To provide some third-party validation, Stanford University had their business students take a look at the profit share program at Keller Williams three different times. They gave it a glowing review each time. You can access the Keller Williams Stanford case studies here.

For a quick explanation, pyramid schemes and MLM programs require people to pay an upfront cost (we don’t do that) and they fall apart when new people stop joining their programs (profit share would continue even if we stopped recruiting agents or shrank our number of agents). As long as KW offices continue to generate profit, the KW program will be in great condition.

Who earns the most profit share at Keller Williams?

The answer to that question is not intuitive. Some people who are earning hefty six-figure incomes through the profit share system have only sponsored a handful of agents. It is definitely a matter of quality over quantity.

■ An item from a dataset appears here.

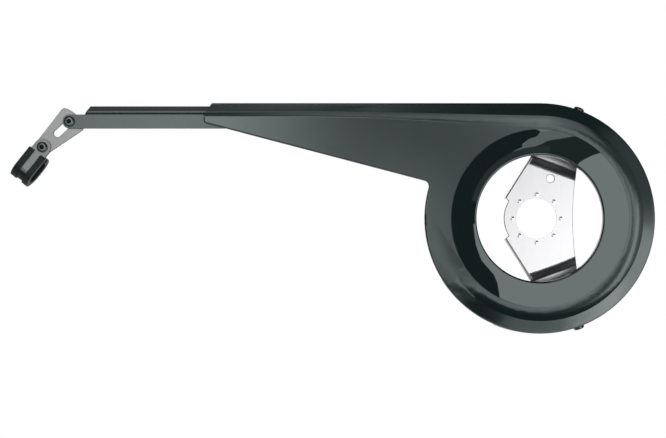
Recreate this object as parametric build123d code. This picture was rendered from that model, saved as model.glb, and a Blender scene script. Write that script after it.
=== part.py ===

The people who earn the most make it a priority to grow their profit share/growth share numbers. They block time every week to focus on it. That steady focus and persistence turn into big numbers over time. Everyone who joins KW has the same incentive to attract more great agents, so it takes care of growing itself once you hit a certain point. Sometimes all it takes to create massive profit share income is one highly-motivated agent to join KW because of you.

We tend to attract agents who are generous and like to share. If you don’t believe that, then understand there is a financial incentive for everyone at KW to help everyone else at KW make more money! When there is more profit, there is more profit to share.

The spirit of cooperation and sharing permeate all of Keller Williams. Our top agents can be found teaching others about what they do that works and mentoring those agents who are new to the business. Giving, sharing and helping are some of the core tenets at Keller Williams and the profit share system is just one component of that.

As we like to say at KW:

“What are you doing today to get your unfair share?”